Frequently asked questions
How can I tell if low humidity is the problem and not a watering issue?
Low humidity causes browning specifically at leaf edges and tips while the leaf remains otherwise green and healthy; overwatering causes yellowing or soft brown patches throughout the leaf, often with a mushy feel. Check your potting mix too—if it's soggy, it's overwatering; if it's evenly moist or even on the dry side but your plant still has crispy edges, humidity is the problem.
What's the fastest way to raise humidity without fancy equipment?
Group plants together closely so their transpiration creates a shared microclimate, and place each pot on a tray filled with gravel or pebbles, then add water below the gravel level—the pot itself should sit on the gravel, not touch the water directly, to avoid root rot. This simple setup can boost local humidity by 15-20% within days.
Is low humidity dangerous to my other plants, or only tropical ones?
Hardy houseplants like pothos, snake plants, and ZZ plants tolerate dry air fairly well, but tropical species—orchids, ferns, Calathea, and Maranta—suffer first and fastest.
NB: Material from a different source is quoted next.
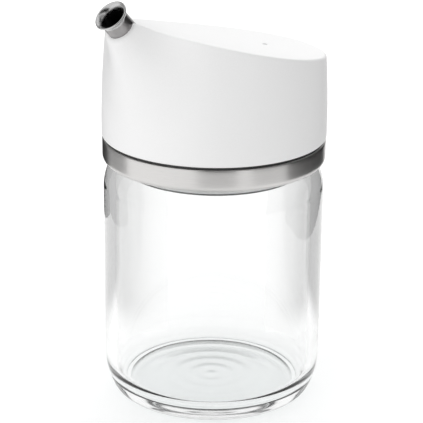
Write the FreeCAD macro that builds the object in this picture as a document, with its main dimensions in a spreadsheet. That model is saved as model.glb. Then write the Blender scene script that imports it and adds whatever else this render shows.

If your home humidity is below 40%, even succulents can eventually show stress, though they're far more forgiving than rainforest plants.
Can I save a plant that already has brown crispy leaves, or do I cut them off?
Once a leaf edge is brown and papery, that tissue is dead and won't recover, but you can trim those edges with clean scissors and the plant will continue to grow new healthy leaves if you improve humidity. Don't remove the entire leaf unless it's mostly brown; removing green tissue weakens the plant further.
Does moving my plant away from the radiator or windowsill actually help, and how long before I see improvement?
Yes—moving tropical plants away from direct radiator heat and drafty winter windowsills within 24-48 hours of repositioning can stop new damage from forming. You'll see fresh new growth emerge without brown edges within 2-3 weeks if humidity stays above 50%, though existing brown tips won't turn green again.